Heat – Best Cinematography
Source: The AV Club
“Heat” finally pit De Niro and Pacino against each other on film, giving longtime fans of gangster movies the movie moment they long-awaited. But this isn’t about them. This is about the cinematography of this beautiful crime noir that deserved to be awarded. Just watch the movie and tell us it’s not beautiful.

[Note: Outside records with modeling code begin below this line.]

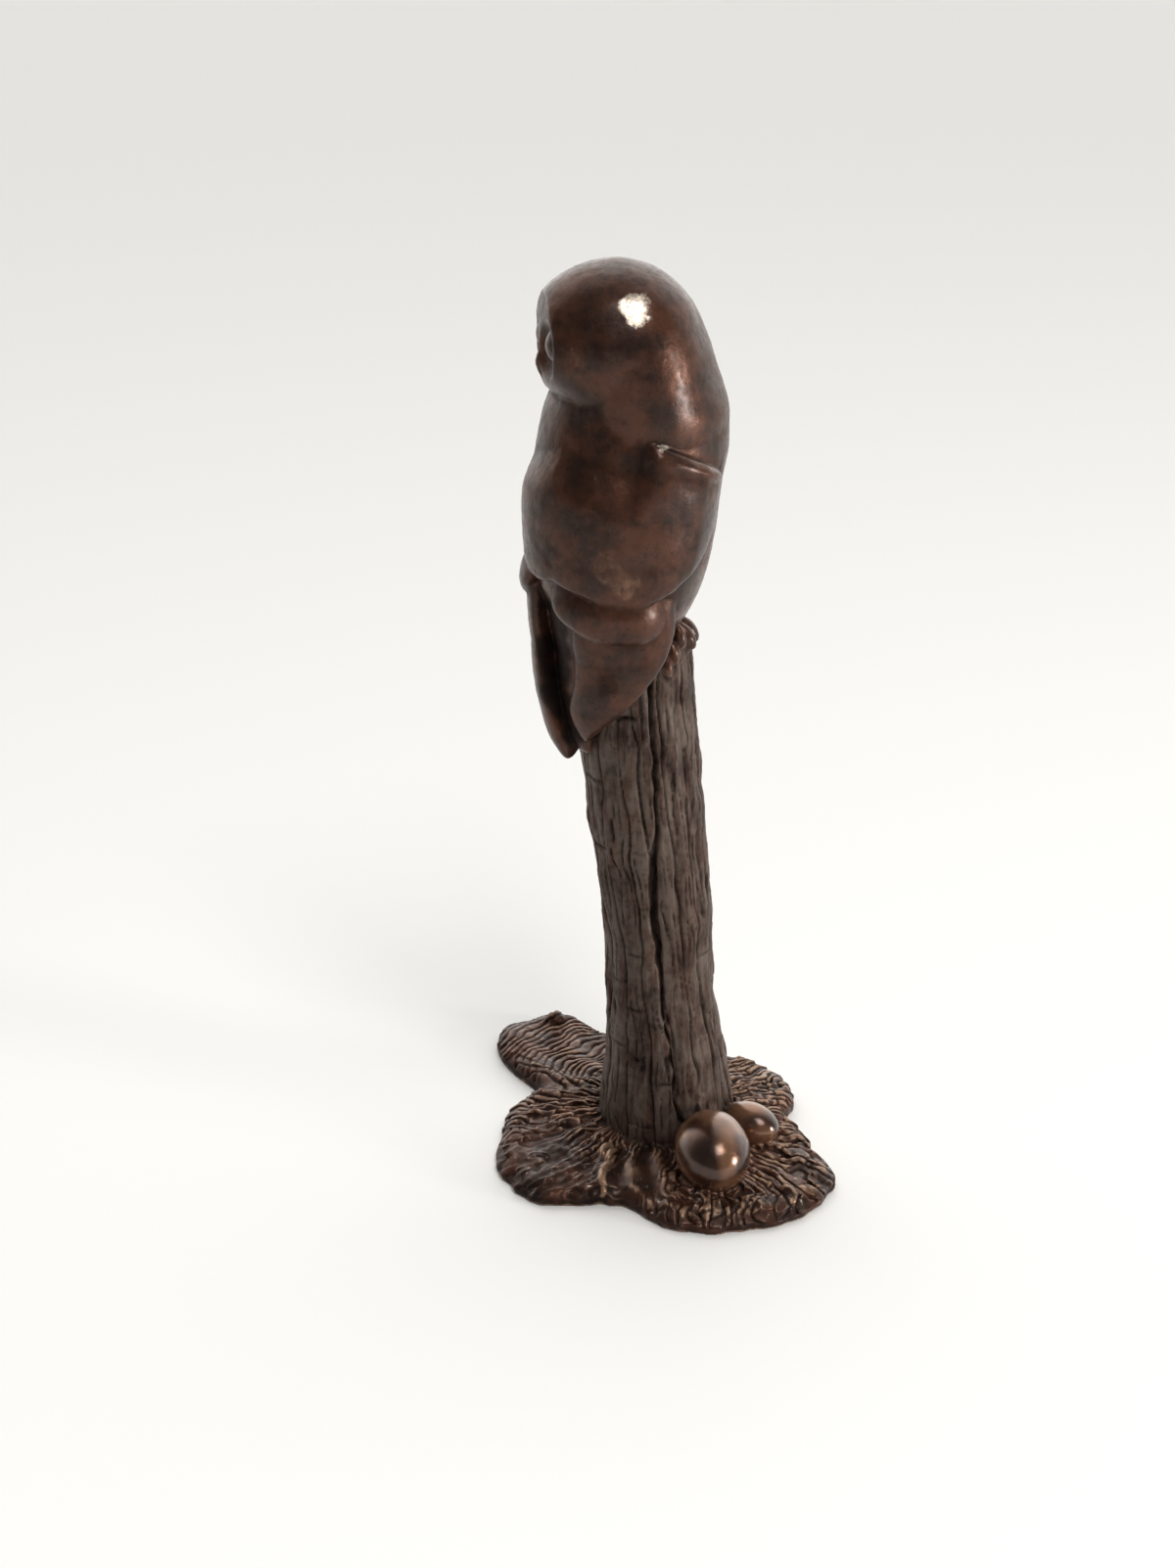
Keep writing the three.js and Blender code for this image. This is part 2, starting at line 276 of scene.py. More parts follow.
def frontHollow(points):
    # 1 in the smooth hollow at the front, and 1 along the ridge that ends it
    x, y = points[:, 0] + 0.9 * noise(points, 2.6, 39), points[:, 1]
    middleX, middleY = roots["hollowMiddle"]
    hollow = np.exp(-((x - middleX) / 3.1) ** 4 - ((y - middleY) / 4.6) ** 4)
    ridge = np.exp(-((x - roots["ridgeAt"]) / 0.42) ** 2) * smooth(-7, -8, y) * (1 - smooth(-14.6, -15.6, y))
    return hollow, ridge * (np.abs(x) < 12)


# The two pebbles, and the knob on the far lobe.
pebbles = {
    "large": dict(radius=4.2, heading=-64.5, clearance=1.1, turned=-80, stretch=1.3, sunk=0.33),
    "small": dict(radius=2.55, heading=-21, clearance=1.12, turned=-35, stretch=1.35, sunk=0.31),
}


def knobShell():
    return ball(40, 30, lambda x, y, z: (-14.2 + 1.25 * x, 22.6 + 1.1 * z, 2.1 + 0.95 * y))


def pebbleShell(radius, heading, clearance, turned, stretch, sunk):
    heading, turned = math.radians(heading), math.radians(turned)
    away = foot + radius * clearance
    up = roots["lobe"] + radius * (1 - sunk)

    def place(x, y, z):
        along, across = radius * stretch * x, radius * z
        return (away * math.cos(heading) + along * math.cos(turned) + across * math.sin(turned),
                away * math.sin(heading) + along * math.sin(turned) - across * math.cos(turned),
                up + radius * 0.98 * y)

    return ball(90, 60, place)


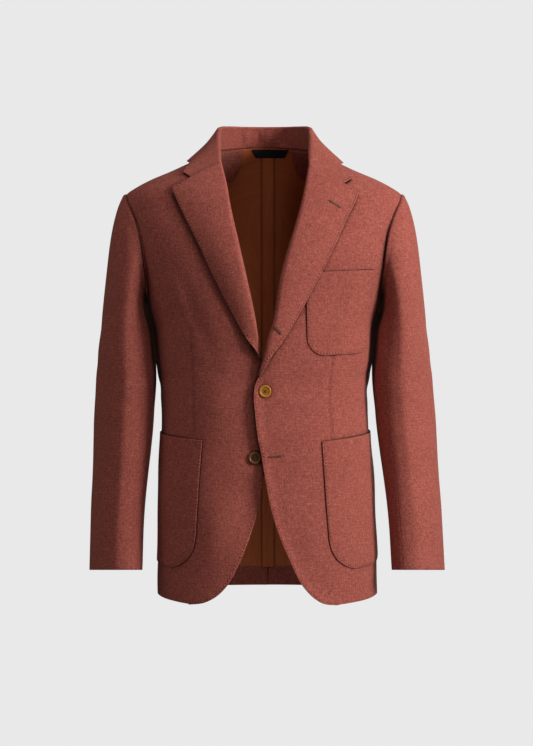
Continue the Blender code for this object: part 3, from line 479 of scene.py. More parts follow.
def noiseOf(tree, places, scale, detail=2.0, roughness=0.5, stretch=(1, 1, 1)):
    moved = addNode(tree, "Mapping", {"Scale": stretch, "Vector": places})
    return addNode(tree, "TexNoise", {"Scale": scale, "Detail": detail, "Roughness": roughness, "Vector": moved})


def summed(tree, start, parts):
    # start + the sum of weight (value - 0.5)
    for source, weight in parts:
        start = maths(tree, "MULTIPLY_ADD", maths(tree, "SUBTRACT", source, 0.5), weight, start)
    return start


def ranged(tree, value, low, high, toLow=0.0, toHigh=1.0):
    return addNode(tree, "MapRange", {"Value": value, "From Min": low, "From Max": high,
                                      "To Min": toLow, "To Max": toHigh})


def ramped(tree, tone, stops):
    # Colours at places of the tone, the first and the last one on the ramp's own two stops.
    ramp = addNode(tree, "ValToRGB", {"Fac": tone})
    elements = ramp.color_ramp.elements
    for number, (place, colour) in ((0, stops[0]), (1, stops[-1])):
        elements[number].position, elements[number].color = place, linear(colour)
    for place, colour in stops[1:-1]:
        elements.new(place).color = linear(colour)
    return ramp


def bumped(tree, height, strength, distance, under=None):
    settings = {"Height": height, "Strength": strength, "Distance": distance}
    return addNode(tree, "Bump", {**settings, "Normal": under} if under else settings)


def scaled(tree, vector, share):
    return addNode(tree, "VectorMath", {"operation": "SCALE", 0: vector, "Scale": share})


def uvOf(tree, name):
    return addNode(tree, "UVMap", {"uv_map": name})


def placeOf(tree):
    return addNode(tree, "TexCoord", {}).outputs["Object"]


# Painted contact shade: how far the occlusion looks, and how much it darkens the base colour.
paintedContactShade = {"reach": 0.016, "samples": 8, "from": 0.50, "to": 0.93, "least": 0.04}


def dyedWithPaintedShade(tree, colour, shade):
    # Dye times shade, times an occlusion term: where cloth lies near other cloth the base colour is darkened,
    # painted contact shade in creases, under edges and between parts.
    contactOcclusion = addNode(tree, "AmbientOcclusion", {"Distance": paintedContactShade["reach"], "samples": paintedContactShade["samples"]})
    paintedShadeFactor = ranged(tree, contactOcclusion.outputs["AO"], paintedContactShade["from"], paintedContactShade["to"], paintedContactShade["least"])
    return scaled(tree, colour, maths(tree, "MULTIPLY", shade, paintedShadeFactor))


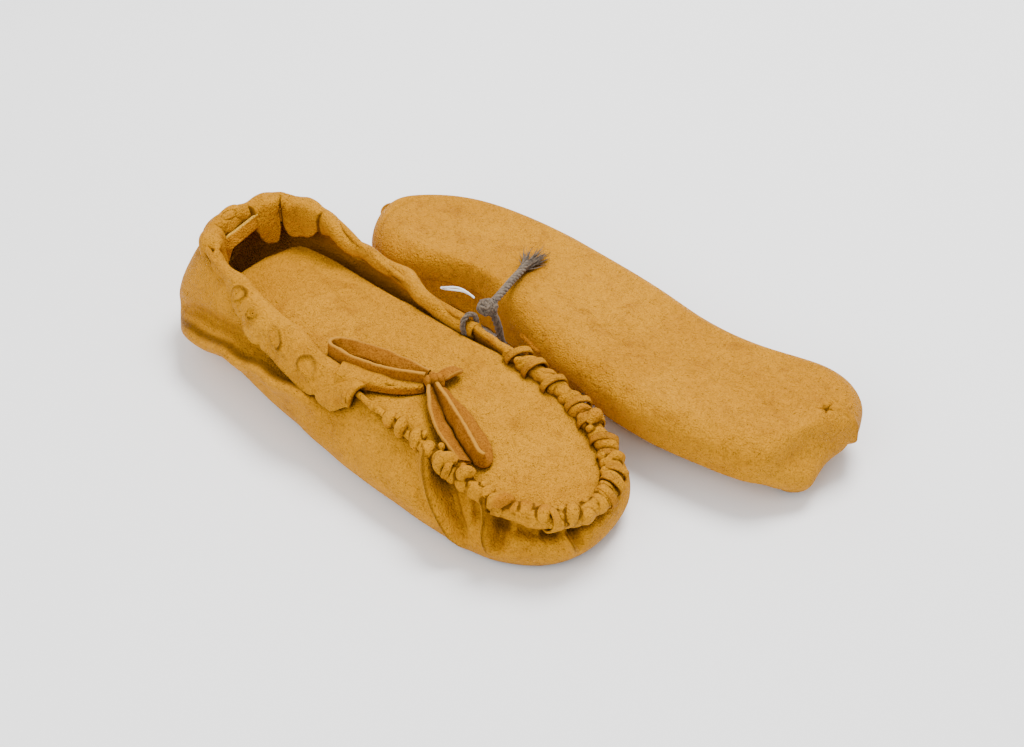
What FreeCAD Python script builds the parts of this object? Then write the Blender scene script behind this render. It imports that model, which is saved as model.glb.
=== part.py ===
"""A pair of soft hide moccasins tied together with yarn: one stands upright, the other lies sole up beside it.

Each shoe is one sheet of hide turned up into sole and sides, gathered round a vamp with whip stitches, with a
rolled collar that holds a drawstring lace tied in a bow.  A shoe is built standing in its own frame, x from heel
to toe, +y towards its partner and z up, and is then placed in the pair.
"""
import FreeCAD
import Part
import math
import os

Vector = FreeCAD.Vector
Placement = FreeCAD.Placement
Rotation = FreeCAD.Rotation

# ---- driving dimensions, millimetres ----
HIDE = 2.0                  # thickness of the hide
LACE_WIDTH = 7.0            # flat suede lace
LACE_THICK = 1.8
DRAWSTRING_RADIUS = 1.5     # the lace rolled up inside the collar
COLLAR_WIDTH = 7.0
RIDGE_WIDTH = 8.0           # gathered edge round the vamp
ROLL_HEIGHT = 5.0           # collar and ridge above the rim
CUFF_FACE = ((3.9, 1.5), (12.2, -13.0))
FLAP_FACE = ((-6.6, 3.0), (-4.9, -10.0))
STITCH_RADIUS = 4.4         # whip stitch loop round the ridge
STITCH_WIRE = 1.3
STITCH_COUNT = 22
HEEL_STITCHES = 4
RUNNING_GAP = 0.3           # between pieces that move past each other
YARN_RADIUS = 1.7
FILAMENT_RADIUS = 0.5
THROAT_X = 104.0            # where the tongue bends away from the vamp
TONGUE_TIP_X = 19.0

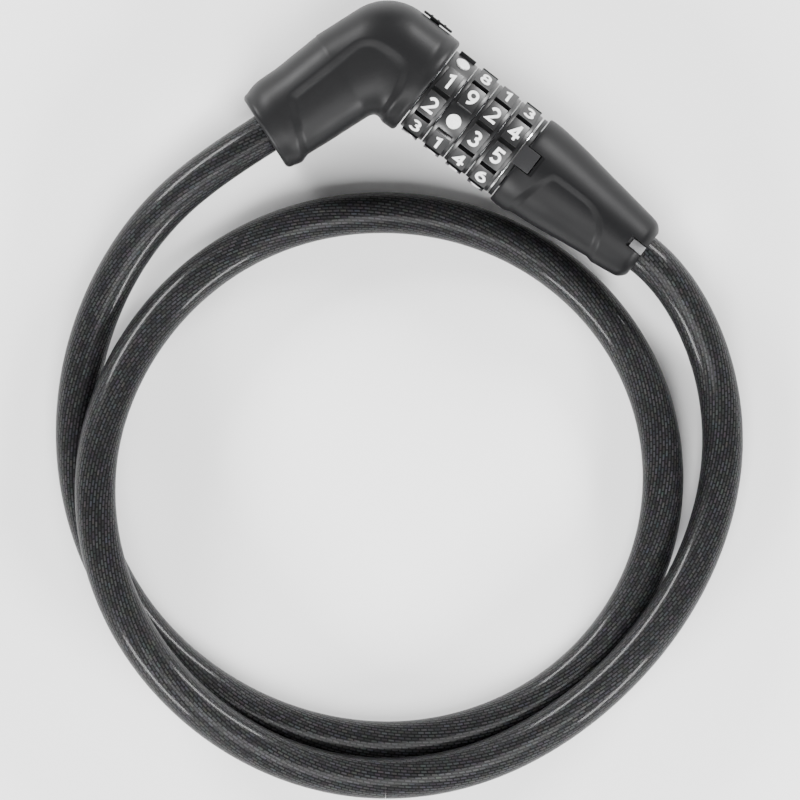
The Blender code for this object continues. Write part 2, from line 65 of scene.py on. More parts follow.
# Layout, as in the frame
AXIS_HEIGHT = 19.0
ARM_HEADING = 250.2
ARM = np.array([cos(radians(ARM_HEADING)), sin(radians(ARM_HEADING))])
ARM_SIDE = np.array([-ARM[1], ARM[0]])
INDEX_ANGLE = 3.9

# Head cover
WALL = 2.2
CORNER_RADIUS = 20.3
HEAD_HALF_HEIGHT = 19.5
ELBOW_PIVOT = np.array([12.0, -23.4])
ELBOW_FILLET = 3.0
HEAD_RIM = 18.5
RIM_INNER = 15.8
ARM_LENGTH = 53.0
SEAM = 0.12
SLIDER_ALONG = (0.6, 13.4)
STEM_ALONG = (3.8, 8.2)
RESET_TRAVEL = 2.0
RESET_SPRING_ALONG = (57.8, 65.5)
SPRING_RADIUS = 9.7
SPRING_WIRE = 0.6

# Dials
DIAL_COUNT = 4
DIAL_PITCH = 10.13
DIAL_START = 18.85
DIAL_WIDTH = 9.83
DIAL_RADIUS = 17.0
LAND_HEIGHT = 17.9
LAND_WIDTH = 9.7
LAND_CENTRE = 4.95
LAND_LENGTH = 6.85
SLOT_WIDTH = 1.9
SLOT_FLOOR = 15.8
DIGIT_STEP = 36.0
CODE = (2, 0, 3, 5)
CODE_ANGLE = -14.1
DIGIT_STROKE = 1.1
DIGIT_RELIEF = 0.2

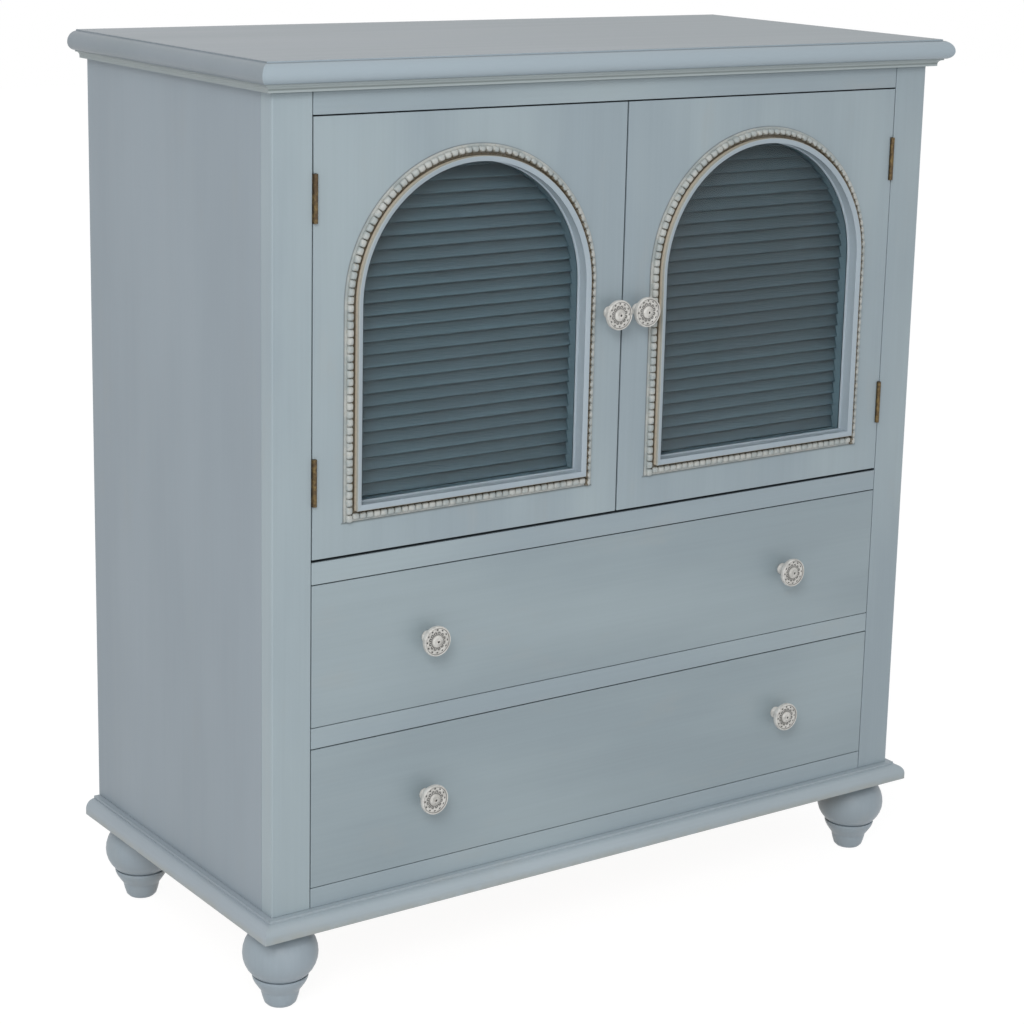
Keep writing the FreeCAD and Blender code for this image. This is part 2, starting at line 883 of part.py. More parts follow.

Here’s one that’ll get a little friction from people. “Big” wasn’t nominated for Best Picture probably because it was dressed up as a kid-friendly romp of a film. But for those that did see it, its simple-yet-powerful story of growing up and innocence (not to mention the perfect performance from Tom Hanks) was touching in a way that many didn’t expect. This, paired with the fact that audiences everywhere absolutely adored it showed this film really DESERVED the Best Picture in 1988.
Back To The Future
Source: Film Concerts Live
Another iconic film that literally anyone who has ever been a fan of movies can recall, “Back to the Future” should’ve won Best Picture in 1985. The actual winner? “Out of Africa.” Has anyone sat down to watch that movie recently? The point we keep making over and over again in the countdown is that fan-favorites deserve their spot in the limelight, too. There’s a reason they’re fan favorites. If they connect with millions of more people down to their soul and shift the culture drastically, there’s something to be said for that. Isn’t that why movies are made in the first place? To move people?
The Lego Movie
“The Lego Movie” was quirky, hilarious, and non-apologetic. It was perfectly itself, and really shook up the animated feature genre in 2014 in a way that “Big Hero 6” didn’t. “Big Hero 6” was safe, it was good, but it didn’t bring anything new to the table. “The Lego Movie” did, and it deserved to be awarded for that simple fact.